The body part psych, which carries the bulk of their work, is virtually flawless. MJF is as nasty as can be when he kicks things off by working over Punk’s arm, and when Punk makes his comebacks, he always keeps the arm in mind, only using it when necessary. His first comeback is from throwing fists at MJF, using the other arm and only using the bad arm to hold MJF’s head in place. Punk tries for too much with a whip to the ropes, and it gives MJF an opening to reverse course and take control again. MJF kicking Punk off from trying the sharpshooter and Punk taking a bump on his shoulder on the apron was another case where they were able to keep the story moving and doing it in a way that seemed unplanned. MJF’s neck isn’t as a big a factor as it probably could have been, nowhere near as much as MJF’s knee was in the June match. Aside from being the reason that he wasn’t able to get Punk in his armbar, it doesn’t seem to prevent him from doing much, but MJF still does a good job showing that he’s hurt, and his chop block to Punk seems as much of an intentional move from MJF to go after the knee as it does that MJF just stumbled himself into it.


They have a few moments that seem to stretch the logic of the match, but they’re few and far between, and they don’t do anything to tear down what they’d built up. The main one is Punk’s comeback after the restart. The near fall from the cradle was fine, and it makes sense for him to take MJF by surprise while he’s focused on the ref. But after the near fall, Punk just fires away at MJF like Hogan after the Hulk-Up. Punk’s reverse rana, that hurts MJF’s neck, is another thing that seems off. Punk going for broke with something big is a fine idea, but a rana seems counterintuitive when Punk knows he’s got a bad wheel. It comes off like Punk wanting to do something that the current crop of young guys like to use, even though it’s never come close to being put over as well as it is from MJF. But with how well MJF bumps and sells in general, one gets the feeling that Punk could have used something simpler, like a DDT or a bulldog (which is already a regular part of Punk’s repertoire) and it would have been put over just as well. The Tombstone reversal spot afterwards seems a bit worse, since we’d already seen what doing the Pepsi Plunge did to Punk’s knee, but MJF saves things by outwrestling Punk and countering with a rolling cradle.
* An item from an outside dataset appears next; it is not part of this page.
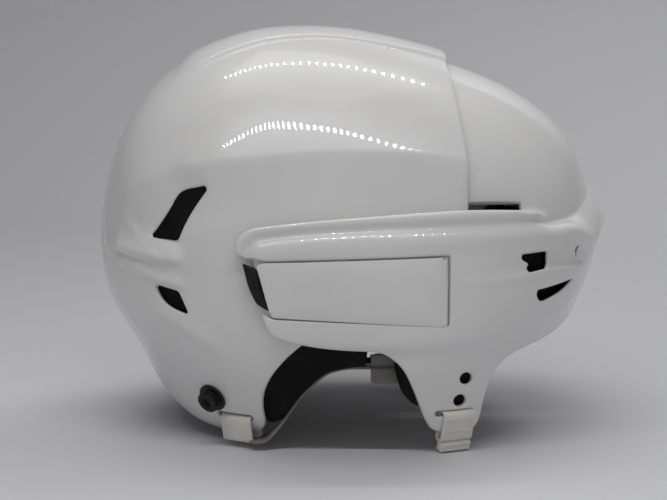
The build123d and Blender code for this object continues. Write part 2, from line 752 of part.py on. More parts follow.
plate_top = -shell_wall - post_plate_gap
with BuildPart() as post_plate:
    add(disc(post_plane, post_plate_radius, plate_top - post_plate_thickness, plate_top))
    add(disc(post_plane, post_shank_radius + hinge_play, -far_out, far_out), mode=Mode.SUBTRACT)
with BuildPart() as post_plates:
    add(post_plate.part)
    add(post_plate.part.mirror(Plane.XZ))
export(post_plates.part, "post_plates")


def section_plane(plane, shift):
    """A plane across a loop: x points out of the shell and y points down."""
    return Plane(origin=plane.origin, x_dir=plane.z_dir, z_dir=plane.x_dir).offset(shift)


def drop_to(plane, out, low):
    """How far down a loop's plane reaches the level low, at a distance out of the shell."""
    down = section_plane(plane, 0).y_dir
    return (low - plane.origin.Z - out * plane.z_dir.Z) / down.Z


def loop_ring(plane, slot_plane, wall, inner_play, low):
    """A flat loop through the slot and round the edge, cut off at the standing level."""
    down = section_plane(plane, 0).y_dir
    top = (slot_plane.origin - plane.origin).dot(down)
    out = loop_play + loop_wall
    bottom = drop_to(plane, out, low)
    inside = -wall - inner_play
    with BuildPart() as ring:
        with BuildSketch(section_plane(plane, -loop_width / 2)):
            with Locations(((out + inside - loop_wall) / 2, (top - loop_wall / 2 + bottom) / 2)):
                RectangleRounded(out - inside + loop_wall, bottom - top + loop_wall / 2, loop_round)
            with Locations(((loop_play + inside) / 2, (top + loop_wall / 2 + bottom - loop_wall) / 2)):
                Rectangle(loop_play - inside, bottom - top - loop_wall * loop_gap_share, mode=Mode.SUBTRACT)
        extrude(amount=loop_width)
        split(bisect_by=Plane.XY, keep=Keep.TOP)
    return ring.part


rear_loop = loop_ring(rear_loop_plane, rear_slot_plane, shell_wall, rear_loop_inner_play, -foot_trim)
export_pair(rear_loop, "rear_strap_loop")
front_loop = loop_ring(
    front_loop_plane, front_slot_plane, band_wall, front_loop_inner_play, keeper_height + running_gap
)
export_pair(front_loop, "front_strap_loop")

keeper_top = drop_to(front_loop_plane, loop_play + loop_wall, keeper_height)
keeper_bottom = drop_to(front_loop_plane, loop_play + loop_wall, -foot_trim)
with BuildPart() as strap_keeper:
    with BuildSketch(section_plane(front_loop_plane, -loop_width / 2)):
        with Locations((loop_play + loop_wall - keeper_thickness / 2, (keeper_top + keeper_bottom) / 2)):
            RectangleRounded(keeper_thickness, keeper_bottom - keeper_top, loop_round)
            Rectangle(strap_thickness, (keeper_bottom - keeper_top) / 2, mode=Mode.SUBTRACT)
    extrude(amount=loop_width)
    split(bisect_by=Plane.XY, keep=Keep.TOP)
export_pair(strap_keeper.part, "strap_keeper")

# Ear straps: the rear one rises from its loop and lies under the front one in the slider
slider_x, slider_z = spot(slider_share)
strap_side = side_y(slider_x, slider_z, pad_outer - side_liner_thickness) - strap_clearance
strap_route = [spot(pair) for pair in strap_route_shares]
anchor_tab_plane = anchor_plane.offset(-anchor_boss_depth - running_gap)
strap_end = anchor_tab_plane.origin.X - anchor_tab_width / 2 - rack_travel - 2 * running_gap
strap_route[-1] = (strap_end, slider_z)
strap_radii = []
for before, corner, after in zip(strap_route, strap_route[1:], strap_route[2:]):
    turn = Vector(*corner) - Vector(*before)
    leave = Vector(*after) - Vector(*corner)
    shorter = min(turn.length, leave.length)
    strap_radii.append(bend_share * shorter / math.tan(math.radians(turn.get_angle(leave)) / 2))
with BuildPart() as rear_strap:
    with BuildSketch(Plane.XZ.offset(strap_side - strap_width)):
        with BuildLine():
            FilletPolyline(*strap_route, radius=strap_radii)
        trace(line_width=strap_thickness)
    extrude(amount=strap_width)
export_pair(rear_strap.part, "rear_strap")

strap_screw_top = -anchor_boss_depth - 2 * running_gap - strap_thickness
front_strap_z = slider_z + strap_thickness + running_gap
front_strap_start = slider_x - slider_length / 2 - slider_travel / 2
with BuildPart() as front_strap:
    with BuildSketch(Plane.XZ.offset(strap_side - strap_width)):
        with Locations(((front_strap_start + anchor_plane.origin.X) / 2, front_strap_z)):
            Rectangle(anchor_plane.origin.X - front_strap_start, strap_thickness)
    extrude(amount=strap_width)
    with BuildSketch(anchor_tab_plane):
        with Locations((0, anchor_tab_height / 4)):
            Rectangle(anchor_tab_width, anchor_tab_height)
    extrude(amount=-strap_thickness)
    add(disc(anchor_plane, anchor_screw_radius + post_bore_play, -far_out, 0), mode=Mode.SUBTRACT)
    add(disc(anchor_plane, anchor_head_radius + running_gap, -far_out, strap_screw_top), mode=Mode.SUBTRACT)
export_pair(front_strap.part, "front_strap")

with BuildPart() as strap_screws:
    for tool in (
        disc(anchor_plane, anchor_screw_radius, strap_screw_top, -anchor_screw_depth - running_gap),
        disc(anchor_plane, anchor_head_radius, strap_screw_top - anchor_head_height, strap_screw_top),
    ):
        add(tool)
        add(tool.mirror(Plane.XZ))
export(strap_screws.part, "strap_screws")

channel_low = slider_z - strap_thickness / 2 - loop_play
channel_high = front_strap_z + strap_thickness / 2 + loop_play
with BuildPart() as strap_slider:
    with BuildSketch(Plane.YZ.offset(slider_x - slider_length / 2)):
        with Locations((strap_width / 2 - strap_side, (channel_low + channel_high) / 2)):
            Rectangle(strap_width + 2 * (loop_play + slider_wall), channel_high - channel_low + 2 * slider_wall)
        with Locations((-strap_side - loop_play - slider_wall / 2, slider_z)):
            Rectangle(slider_wall, slider_height)
        with Locations((strap_width / 2 - strap_side, (channel_low + channel_high) / 2)):
            Rectangle(strap_width + 2 * loop_play, channel_high - channel_low, mode=Mode.SUBTRACT)
    extrude(amount=slider_length)
export_pair(strap_slider.part, "strap_slider")
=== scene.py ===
import json
import math

import bmesh
import bpy
import numpy as np
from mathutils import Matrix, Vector
from mathutils.geometry import delaunay_2d_cdt
from mathutils.kdtree import KDTree


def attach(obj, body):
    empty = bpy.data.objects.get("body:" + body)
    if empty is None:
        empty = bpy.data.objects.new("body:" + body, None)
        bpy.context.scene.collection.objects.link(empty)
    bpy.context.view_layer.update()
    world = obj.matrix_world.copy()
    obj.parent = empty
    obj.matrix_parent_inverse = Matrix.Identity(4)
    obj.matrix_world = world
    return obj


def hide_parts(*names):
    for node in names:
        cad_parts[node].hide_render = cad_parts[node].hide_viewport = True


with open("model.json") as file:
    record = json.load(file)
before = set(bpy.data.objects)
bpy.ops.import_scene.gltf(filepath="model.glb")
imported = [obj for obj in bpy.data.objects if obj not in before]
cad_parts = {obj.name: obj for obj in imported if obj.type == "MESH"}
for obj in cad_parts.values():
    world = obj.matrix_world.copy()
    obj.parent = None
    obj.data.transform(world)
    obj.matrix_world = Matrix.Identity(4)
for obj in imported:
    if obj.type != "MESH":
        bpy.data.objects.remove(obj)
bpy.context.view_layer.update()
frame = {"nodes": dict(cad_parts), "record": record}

# Shapes are worked out in millimetres in the frame of the model and scaled when a mesh is made
MM = 0.001
LENGTH = 285.0
HEIGHT = 222.5
HALF_BREADTH = 98.0
QUARTER = math.pi / 2

# The form: a side-view profile about the ear, and how full and how wide it is, as shares
EAR_SHARES = (-0.028, 0.135)
PROFILE_SHARES = [
    (0.344, -0.022), (0.389, 0.180), (0.429, 0.297), (0.473, 0.449), (0.4835, 0.575), (0.465, 0.661),
    (0.437, 0.728), (0.372, 0.811), (0.295, 0.872), (0.175, 0.930), (0.051, 0.971), (-0.105, 0.991),
    (-0.224, 0.964), (-0.342, 0.883), (-0.428, 0.751), (-0.484, 0.573), (-0.495, 0.458), (-0.477, 0.346),
    (-0.428, 0.229), (-0.382, 0.112), (-0.346, 0.036), (-0.281, -0.018), (-0.193, -0.054),
]
# How much further out the profile stands at an angle about the ear, in degrees and millimetres
PROFILE_GROWTH = [
    (-90.0, 0.0), (8.0, 0.0), (18.0, -2.0), (24.0, -1.6), (30.0, -1.6), (36.0, -2.3), (42.0, -1.1),
    (50.0, -0.2), (60.0, 0.0), (90.0, 0.0), (98.0, 0.3), (104.0, 1.4), (110.0, 2.3), (116.0, 3.4),
    (122.0, 4.7), (128.0, 5.4), (134.0, 4.4), (140.0, 2.0), (146.0, 0.8), (152.0, 0.4), (158.0, 1.2),
    (164.0, 2.8), (170.0, 2.8), (176.0, 3.0), (182.0, 2.8), (188.0, 2.0), (194.0, 1.0), (200.0, 0.3),
    (210.0, 0.0), (268.0, 0.0),
]
SIDE_FULLNESS = 2.3
CROWN_FULLNESS = 1.3
TAPER = 0.19
TAPER_HEIGHT = 0.427 * HEIGHT

# Walls and layers, as in the solids
WALL = 3.0
CAP_DEPTH = -4.2
BAND = 8.0
SKIRT = 5.0
GROOVE = 5.2

# Places on the disc about the ear this close to its rim count as on it
ON_RIM = 1e-7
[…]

And of course, there’s the overall booking. Those who prefer perfectly clean finishes will dislike the way that this ends, but it’s a brilliant way to continue the feud. Depending on your perspective, MJF either beats Punk twice, or he doesn’t really beat him at all. MJF’s tape-assisted sleeper appears to give him an early win, but the ref catches it after the fact and restarts the match. Then, after Punk drops the elbow and MJF rolls to safety, Wardlow shows up and has a stare down with Punk and slips MJF the Dynamite Diamond so that he can KO Punk and get the pin. Despite his less-than-sportsmanlike manner, MJF does show that he’s both smart enough and good enough to beat Punk. He manages to  neutralize both of Punk’s main finishers, and when Punk does hit something big, he’s smart enough to get out of harm’s way before Punk can capitalize. Punk never comes close to doing that to MJF. He’s able to stop him from getting on the armbar or doing the Heat Seeker, but he doesn’t do anything to take them completely out of the equation. This is just like the Sammy match (and the PPV matches with Cody, Jungle Boy, and Darby), it’s another case of MJF getting a big opportunity and making the most of it. If the rest of the roster was doing anything close to this level, then “All Elite” would be a very fitting name for the group, instead of a semi-clever play on words from the old Bullet Club members. ****1/4


Conclusion: The MJF/Punk match is the main reason to check this out, but the undercard does have some solid work on it.